Over the years B.B. King and other African Americans stayed at the Lorraine Motel when they came to Memphis. Dr. Martin Luther King Jr. was a guest at the motel during the city garbage strike when he stepped out of Room 306 and was assassinated by James Earl Ray on April 4, 1968. In 1982, a group of community leaders saved the motel from foreclosure for use as a civil rights museum. The boarding house across the street, where Ray staged the murder, is also a part of the museum. The story of the civil rights movement is told through powerful words and vivid pictures and videos, none more compelling than the mountaintop speech that Dr. King delivered in Memphis on April 3, 1968: “I may not get there with you, but I want you to know that we as a people will get to the promised land.” (Memphistravel.com).
Around the Mid-Atlantic
The Mid-Atlantic offers a plethora of travel opportunities this summer. Follow uncharted territory off the Blue Ridge Parkway or the Crooked Road, attend a concert or a festival, go to an outdoor drama, visit a winery or a vineyard, hike through the woods, soak up the sun and surf at a beach or enjoy camping or fishing.
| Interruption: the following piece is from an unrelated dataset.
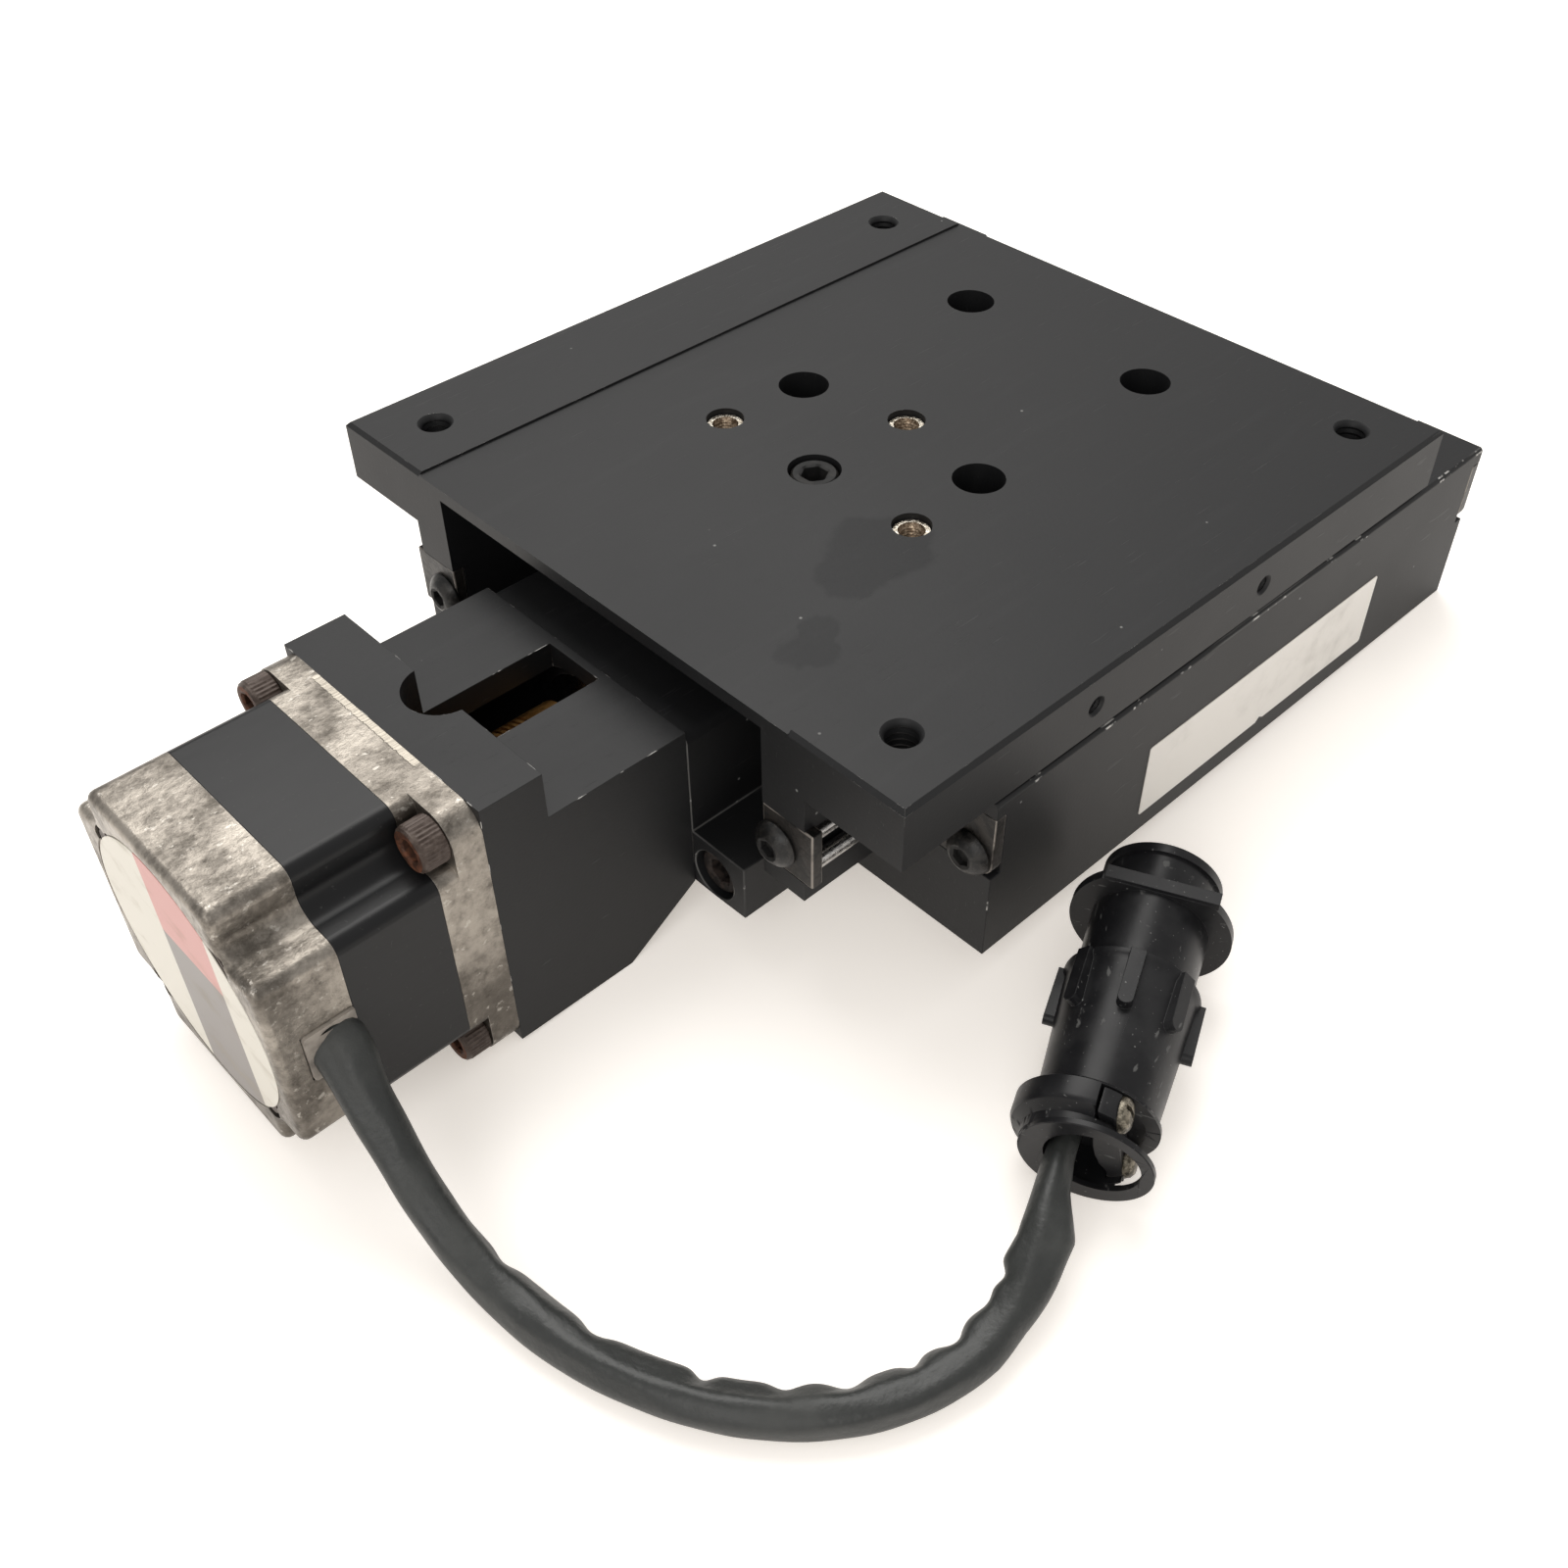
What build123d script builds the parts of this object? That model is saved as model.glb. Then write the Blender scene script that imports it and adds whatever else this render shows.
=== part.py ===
"""Motorised linear translation stage: a carriage on ball slides, driven by a screw and a stepping motor.

Frame: X is the travel, pointing away from the motor; Y is across; Z is up. The origin is the centre of
the footprint, at the height of the motor's lowest side. All sizes are millimetres.
"""

from build123d import *
from math import cos, pi, radians, sin, tan
import os

os.makedirs("parts", exist_ok=True)

# ---- Driving dimensions -------------------------------------------------------------------------------

stage_size = 152.4  # length and width of both the carriage and the base
stage_height = 50.8  # underside of the base to the top of the pads
motor_size = 56.4  # square flange of a frame 23 motor
drive_height = motor_size / 2  # the screw and motor axis
table_top = 60.3  # top of the raised pads
base_bottom = table_top - stage_height

# the line of parts along X, from the motor's back to the base's far end
rear_cap_length = 14.0
stator_length = 18.3
bracket_length = 9.2
housing_length = 41.1
block_length = 25.1
overhang = 22.7  # how far the carriage stands ahead of the base where it is parked
motor_length = rear_cap_length + stator_length + bracket_length
x_motor_rear = -(motor_length + housing_length + block_length + stage_size) / 2
x_stator = x_motor_rear + rear_cap_length
x_bracket = x_stator + stator_length
x_motor_face = x_bracket + bracket_length
x_block = x_motor_face + housing_length
x_base = x_block + block_length
x_base_end = x_base + stage_size
x_carriage = x_base - overhang
x_carriage_end = x_carriage + stage_size

# ball slide: rods lie in channels in the carriage legs and in the base walls, with balls between them
rod_radius = 1.59
ball_radius = 3.175
slide_height = 34.9
rod_offset = 3.55  # from the ball's centre to each rod's centre, across and up
channel_depth = 2.0
leg_inner = 44.5
leg_outer = 54.6
leg_bottom = 23.8
leg_rod_y = leg_outer - channel_depth + rod_radius
ball_y = leg_rod_y + rod_offset
wall_rod_y = ball_y + rod_offset
wall_inner = wall_rod_y + rod_radius - channel_depth
half_width = stage_size / 2
rod_reach = rod_offset + rod_radius
cap_thickness = 2.5
ball_count = 5
ball_pitch = 25.0

# base
floor_top = 23.2
wall_top = 46.3
trough_half_width = 16.0
trough_floor = 15.6

# carriage
pad_width = 25.4
pad_step = 0.5
pad_thickness = 12.7
edge_break = 1.0
boss_underside = 48.3
pocket_ceiling = 57.1
pocket_length = 20.0

# quarter-inch socket screws
quarter_head_radius = 4.76
quarter_head_height = 6.35
quarter_radius = 3.175
quarter_hex = 4.76


def across(x):
    """The plane square to the travel at x, with its own X along the stage's Y."""
    return Plane.YZ.offset(x)


def facing(outward, x, y, z):
    """The plane at a point of a face that looks along +X (outward is 1) or -X (outward is -1)."""
    return Plane((x, y, z), z_dir=(outward, 0, 0))


def socket_screws(planes, radius, length, head_radius, head_height, hex_size, taper=0):
    """Cap screws on planes that lie under their heads and look out of them; a taper makes button heads."""
    with BuildPart() as screws:
        with BuildSketch(*planes):
            Circle(radius)
        extrude(amount=-length)
        with BuildSketch(*planes):
            Circle(head_radius)
        extrude(amount=head_height, taper=taper)
        with BuildSketch(*[plane.offset(head_height) for plane in planes]):
            RegularPolygon(hex_size / 2, 6, major_radius=False)
        extrude(amount=-0.55 * head_height, mode=Mode.SUBTRACT)
    return screws


# ---- Base channel -------------------------------------------------------------------------------------
# A deep U milled from one bar: a thick floor with a trough for the screw, and two walls with rod channels.

mount_hole_x = 50.8
mount_hole_y = 47.6
base_centre_x = (x_base + x_base_end) / 2
base_cap_bottom = 28.8
base_cap_top = 42.8
base_cap_inner = 59.2
foot_screw_y = 33.7
foot_screw_z = 15.9
base_button_y = 71.2
base_button_z = 32.3
button_head_radius = 4.6
button_head_height = 2.6
button_radius = 2.4
button_length = 12.0
button_hex = 3.2
button_taper = 28
base_cap_y = (base_cap_inner + half_width) / 2
base_cap_z = (base_cap_bottom + base_cap_top) / 2
base_cap_width = half_width - base_cap_inner
base_cap_height = base_cap_top - base_cap_bottom
rear_block_length = 16.0
rear_screw_y = 20.0
rear_screw_x = x_base_end - rear_block_length + 8.0
m4_radius = 2.0
m4_head_radius = 3.5
m4_head_height = 4.0
m4_hex = 3.0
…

Here are a couple of crowd-pleasers:
The 82nd season of “The Lost Colony” outdoor drama on Roanoke Island, N.C., continues through Aug. 23, under the direction of Ira David Wood III (his seventh season), along with William Ivey Long, Tony award-winning production designer; Robert Midgette, fight director; Joshua Allen, lighting designer; McCrae Hardy, music director; and Pam Atha, choreographer. Tickets for performances, as well as VIP packages, Backstage Tours, Royal Tea, Wanda’s Monster (children’s play) and the Roanoke Island Historical Association’s Wine & Culinary Festival (Sept. 28) are available at the website thelostcolony.org.
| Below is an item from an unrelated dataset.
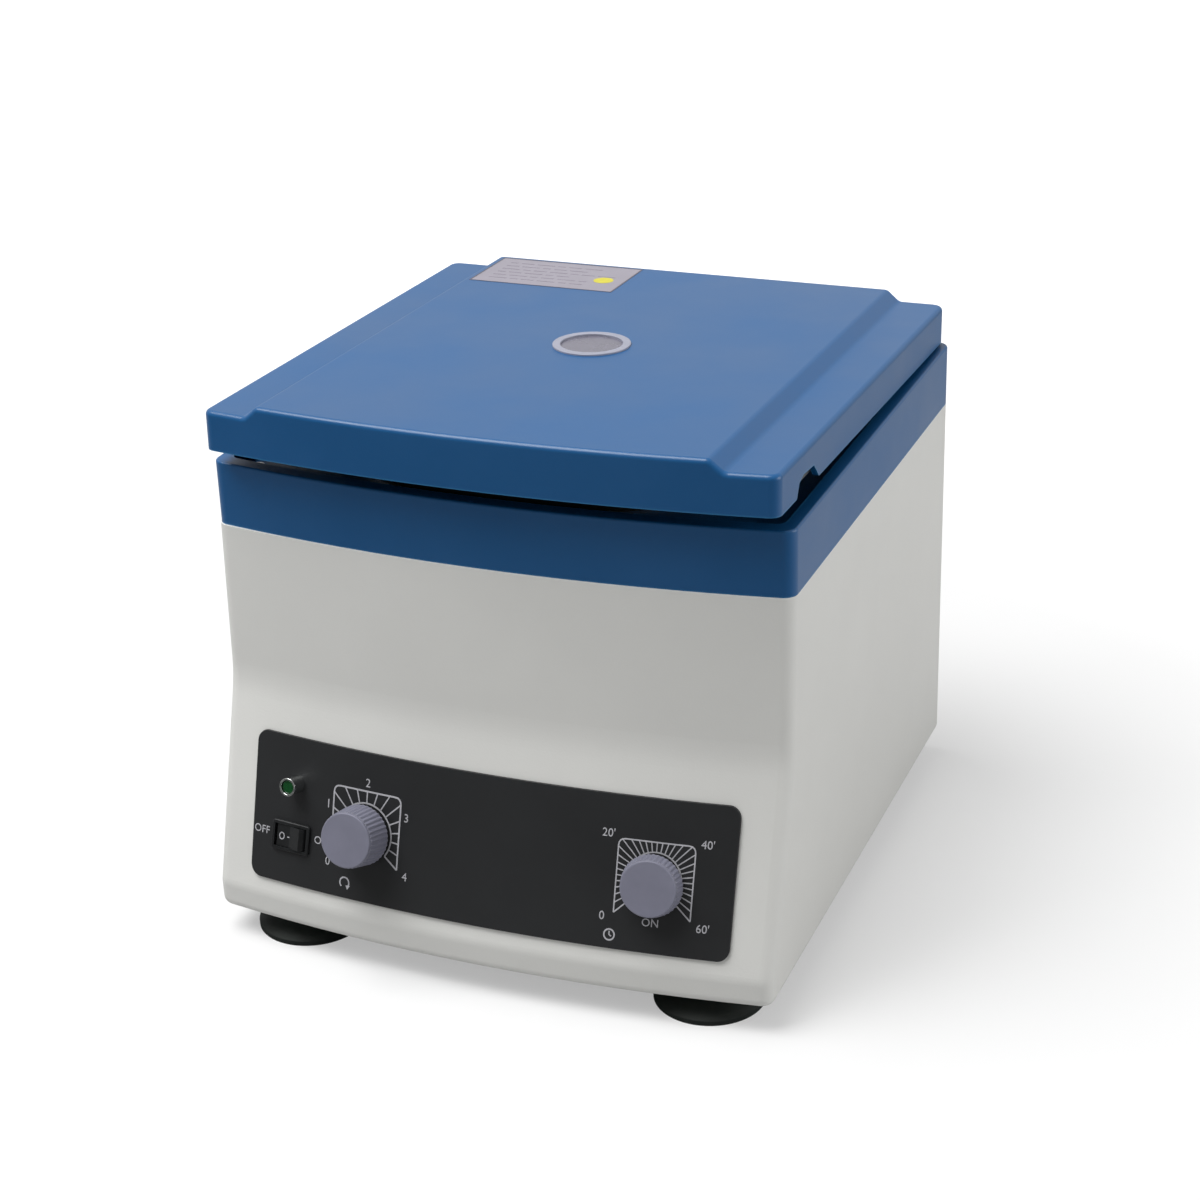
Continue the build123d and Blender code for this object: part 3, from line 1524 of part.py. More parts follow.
pieces = [
    housing,
    base_plate,
    rubber_feet,
    foot_screws,
    foot_nuts,
    base_screws,
    collar,
    collar_screws,
    chamber_bowl,
    chamber_seal,
    lid_shell,
    lid_liner,
    liner_screws,
    window_ring,
    window_pane,
    hinge_leaves_fixed,
    hinge_leaves_lid,
    hinge_pins,
    hinge_screws_fixed,
    hinge_screws_lid,
    motor_can,
    motor_end_bells,
    brush_caps,
    motor_plate,
    motor_dampers,
    damper_bolts,
    damper_nuts,
    shaft_boot,
    rotor,
    tube_sleeves,
    motor_shaft,
    rotor_washer,
    rotor_nut,
    control_panel,
    switch_housing,
    power_rocker,
    lamp_bezel,
    lamp_lens,
    potentiometer,
    timer,
    control_nuts,
    speed_knob,
    time_knob,
    speed_shaft,
    timer_shaft,
    power_inlet,
    fuse_holder,
    fuse_cap,
    fuse,
    board_spacers,
    circuit_board,
    heat_sink,
    capacitor,
]
for piece in pieces:
    export_step(piece.part, f"parts/{piece.part.label}.step")
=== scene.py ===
from math import atan, cos, radians, sin, sqrt

import bmesh
import bpy
from mathutils import Matrix, Vector


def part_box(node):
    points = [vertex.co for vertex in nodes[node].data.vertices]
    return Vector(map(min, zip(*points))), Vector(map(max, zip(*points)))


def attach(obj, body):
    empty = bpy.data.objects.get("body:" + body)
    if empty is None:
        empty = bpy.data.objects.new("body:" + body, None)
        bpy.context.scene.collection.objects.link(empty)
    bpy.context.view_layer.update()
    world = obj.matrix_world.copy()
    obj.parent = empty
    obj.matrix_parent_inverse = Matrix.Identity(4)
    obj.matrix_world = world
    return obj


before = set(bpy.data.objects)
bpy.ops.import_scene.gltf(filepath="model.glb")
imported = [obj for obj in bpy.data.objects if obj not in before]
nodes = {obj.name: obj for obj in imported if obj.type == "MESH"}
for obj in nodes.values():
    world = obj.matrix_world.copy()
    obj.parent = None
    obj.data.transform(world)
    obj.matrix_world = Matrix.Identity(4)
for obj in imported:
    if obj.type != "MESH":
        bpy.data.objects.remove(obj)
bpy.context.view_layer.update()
scene = bpy.context.scene

# Housing: the lower body of the case, one shell of moulded sheet with a bowed front
# that flares out to the control panel. It is sprayed with a warm grey structure paint,
# slightly pebbled, and the lighter grey along its edges is a painted highlight.
paint_grey = (0.715, 0.715, 0.69, 1)
paint_edge_highlight = (0.84, 0.84, 0.82, 1)
paint_spread, paint_drift = 0.025, 9.0
paint_highlight_radius, paint_highlight_gain = 0.0016, 2.0
paint_pebble, paint_depth = 900.0, 0.00006
paint_gloss, paint_matt = 0.42, 0.56


def place(tree, kind, inputs, **settings):
    """Adds one shader node; inputs are values or the sockets that feed it."""
    node = tree.nodes.new("ShaderNode" + kind)
    for name, value in settings.items():
        setattr(node, name, value)
    for key, value in inputs.items():
        if isinstance(value, bpy.types.NodeSocket):
            tree.links.new(value, node.inputs[key])
        else:
            node.inputs[key].default_value = value
    return node


def effect(name, inputs, outputs):
    """Starts a shader node group with named inputs and outputs."""
    tree = bpy.data.node_groups.new(name, "ShaderNodeTree")
    for label, kind, value in inputs:
        socket = tree.interface.new_socket(name=label, in_out="INPUT", socket_type="NodeSocket" + kind)
        socket.default_value = value
    for label, kind in outputs:
        tree.interface.new_socket(name=label, in_out="OUTPUT", socket_type="NodeSocket" + kind)
    return tree, tree.nodes.new("NodeGroupInput").outputs, tree.nodes.new("NodeGroupOutput").inputs


def finish(name, **constants):
    """A new material, with the Principled shader's own values set."""
    material = bpy.data.materials.new(name)
    material.use_nodes = True
    shader = material.node_tree.nodes["Principled BSDF"]
    for key, value in constants.items():
        shader.inputs[key.replace("_", " ")].default_value = value
    return material, material.node_tree, shader.inputs


def blend(tree, mask, first, second):
    """Mixes two colours by a mask and gives back the result's socket."""
    return place(tree, "Mix", {0: mask, 6: first, 7: second}, data_type="RGBA").outputs[2]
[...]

Summer season at the Barter Theatre in Abingdon, Va., is in full swing, with Exit Laughing, Church Basement Ladies, La Cage aux Folles, The Little Mermaid, Shrek The Musical, Tarzan and Maytag Virgin on the schedule (bartertheatre.com).
A special exhibit exploring presidential retreats over the past two centuries — from Mount Vernon to Mar-a-Lago — continues through Oct. 6 at the George W. Bush Presidential Center in Dallas, Texas. An in-depth look at Camp David in Frederick County, Md.; Prairie Chapel Ranch in Crawford, Texas; LBJ Ranch in Stonewall, Texas; and Walker’s Point in Kennebunkport, Maine, reveals how U.S. Presidents have used these special places for work, rejuvenation and rest.
Nashville’s Music Row has been added to America’s 11 Most Endangered Historic Places by the National Trust for Historic Preservation. The annual list spotlights important examples of our nation’s architectural and cultural heritage that are at risk of destruction or irreparable damage. According to a recent press release, “Despite its critical role in the identity, economy, and culture of the city and Nashville’s international reputation as Music City for more than 60 years, vital pieces of Music Row’s historic fabric are being lost to Nashville’s rapid pace of development most famously — but certainly not only — evidenced by the narrowly avoided demolition of RCA Studio A.”
Other places on the list include Tenth Street Historic District, Dallas; James R. Thompson Center, Chicago; Bismarck-Mandan Rail Bridge, Bismark, N.D.; Industrial National Bank Building, Providence, RI; Ancestral Places of Southeast Utah; The Excelsior Club, Charlotte, N.C.; National Mall Tidal Basin, Washington, D.C.; Hacienda Los Torres, Lares, Puerto Rico; Willert Park Cours, Buffalo, N.Y.; Mount Vernon Arsenal and Searcy Hospital, Mt. Vernon, Ala. (SavingPlaces.org).